**Instructions for the task**
Would you copy out the whole listing exactly as given?

======

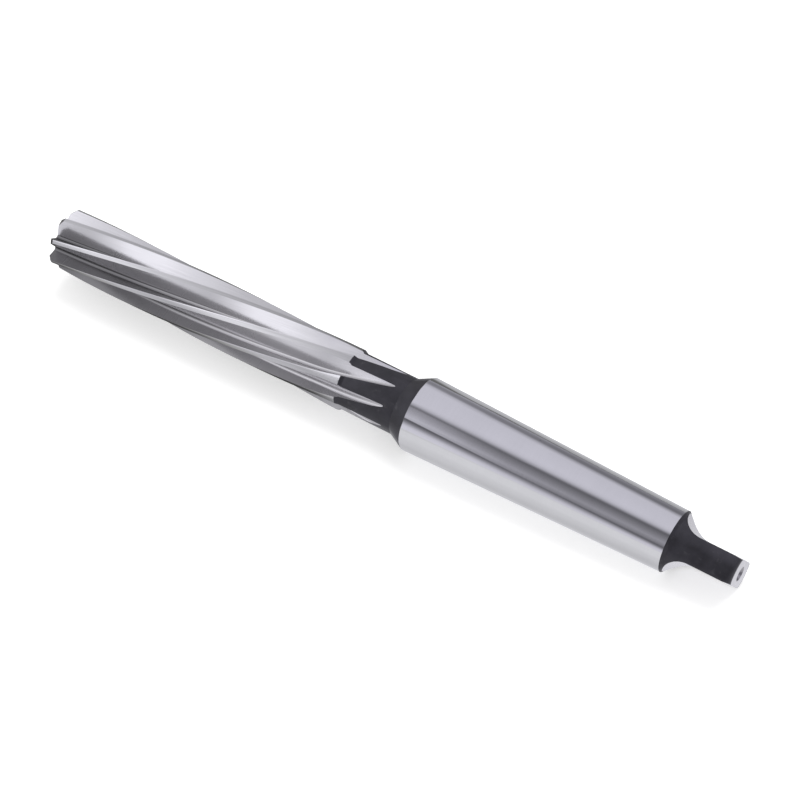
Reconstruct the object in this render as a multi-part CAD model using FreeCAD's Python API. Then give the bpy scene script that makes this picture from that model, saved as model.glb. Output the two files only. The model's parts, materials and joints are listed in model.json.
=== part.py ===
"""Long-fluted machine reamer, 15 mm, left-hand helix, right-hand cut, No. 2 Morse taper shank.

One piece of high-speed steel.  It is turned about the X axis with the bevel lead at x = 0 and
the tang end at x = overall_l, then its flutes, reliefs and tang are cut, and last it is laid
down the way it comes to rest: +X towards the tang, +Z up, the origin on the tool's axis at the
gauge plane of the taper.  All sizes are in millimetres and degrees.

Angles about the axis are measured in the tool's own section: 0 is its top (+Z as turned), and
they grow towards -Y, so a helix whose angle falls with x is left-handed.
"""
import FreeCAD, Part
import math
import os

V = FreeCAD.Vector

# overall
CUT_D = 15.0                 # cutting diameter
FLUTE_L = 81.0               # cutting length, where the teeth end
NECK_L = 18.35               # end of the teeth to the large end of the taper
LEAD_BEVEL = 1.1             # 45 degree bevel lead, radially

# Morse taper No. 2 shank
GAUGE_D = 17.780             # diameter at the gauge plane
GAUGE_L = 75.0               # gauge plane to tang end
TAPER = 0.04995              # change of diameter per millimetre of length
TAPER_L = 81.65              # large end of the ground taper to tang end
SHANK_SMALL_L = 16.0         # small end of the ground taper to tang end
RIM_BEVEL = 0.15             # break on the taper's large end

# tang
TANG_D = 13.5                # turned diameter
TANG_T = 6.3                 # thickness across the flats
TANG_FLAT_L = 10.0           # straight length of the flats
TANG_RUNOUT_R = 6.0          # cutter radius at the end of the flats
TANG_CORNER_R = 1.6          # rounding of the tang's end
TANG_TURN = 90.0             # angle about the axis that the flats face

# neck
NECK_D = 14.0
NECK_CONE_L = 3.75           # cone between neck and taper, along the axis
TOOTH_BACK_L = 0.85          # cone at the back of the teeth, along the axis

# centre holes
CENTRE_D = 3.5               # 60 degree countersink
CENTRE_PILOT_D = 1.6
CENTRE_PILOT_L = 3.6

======

**Solution to this problem**
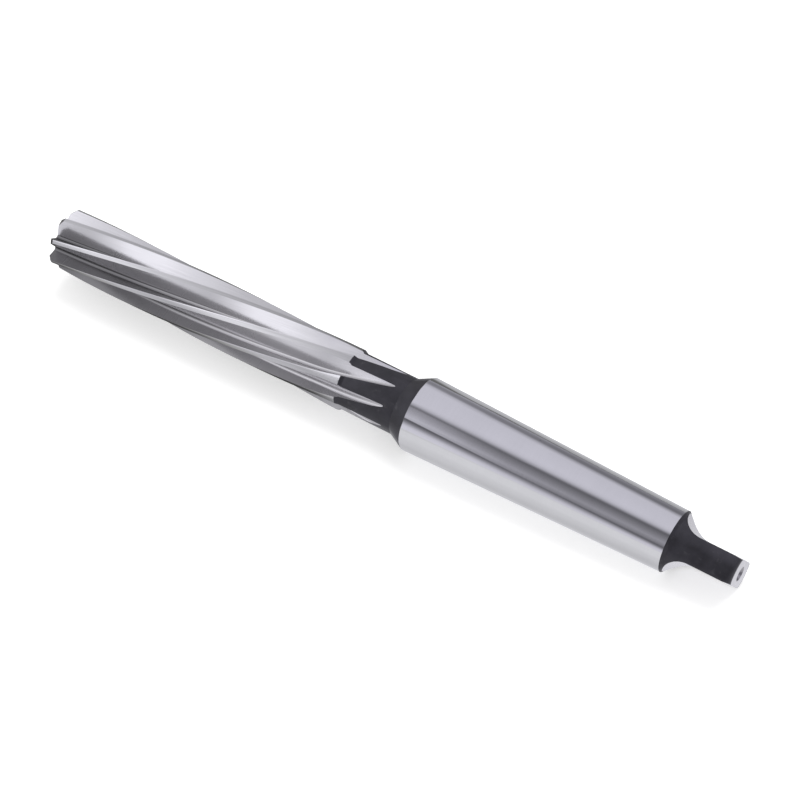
Reconstruct the object in this render as a multi-part CAD model using FreeCAD's Python API. Then give the bpy scene script that makes this picture from that model, saved as model.glb. Output the two files only. The model's parts, materials and joints are listed in model.json.
=== part.py ===
"""Long-fluted machine reamer, 15 mm, left-hand helix, right-hand cut, No. 2 Morse taper shank.

One piece of high-speed steel.  It is turned about the X axis with the bevel lead at x = 0 and
the tang end at x = overall_l, then its flutes, reliefs and tang are cut, and last it is laid
down the way it comes to rest: +X towards the tang, +Z up, the origin on the tool's axis at the
gauge plane of the taper.  All sizes are in millimetres and degrees.

Angles about the axis are measured in the tool's own section: 0 is its top (+Z as turned), and
they grow towards -Y, so a helix whose angle falls with x is left-handed.
"""
import FreeCAD, Part
import math
import os

V = FreeCAD.Vector

# overall
CUT_D = 15.0                 # cutting diameter
FLUTE_L = 81.0               # cutting length, where the teeth end
NECK_L = 18.35               # end of the teeth to the large end of the taper
LEAD_BEVEL = 1.1             # 45 degree bevel lead, radially

# Morse taper No. 2 shank
GAUGE_D = 17.780             # diameter at the gauge plane
GAUGE_L = 75.0               # gauge plane to tang end
TAPER = 0.04995              # change of diameter per millimetre of length
TAPER_L = 81.65              # large end of the ground taper to tang end
SHANK_SMALL_L = 16.0         # small end of the ground taper to tang end
RIM_BEVEL = 0.15             # break on the taper's large end

# tang
TANG_D = 13.5                # turned diameter
TANG_T = 6.3                 # thickness across the flats
TANG_FLAT_L = 10.0           # straight length of the flats
TANG_RUNOUT_R = 6.0          # cutter radius at the end of the flats
TANG_CORNER_R = 1.6          # rounding of the tang's end
TANG_TURN = 90.0             # angle about the axis that the flats face

# neck
NECK_D = 14.0
NECK_CONE_L = 3.75           # cone between neck and taper, along the axis
TOOTH_BACK_L = 0.85          # cone at the back of the teeth, along the axis

# centre holes
CENTRE_D = 3.5               # 60 degree countersink
CENTRE_PILOT_D = 1.6
CENTRE_PILOT_L = 3.6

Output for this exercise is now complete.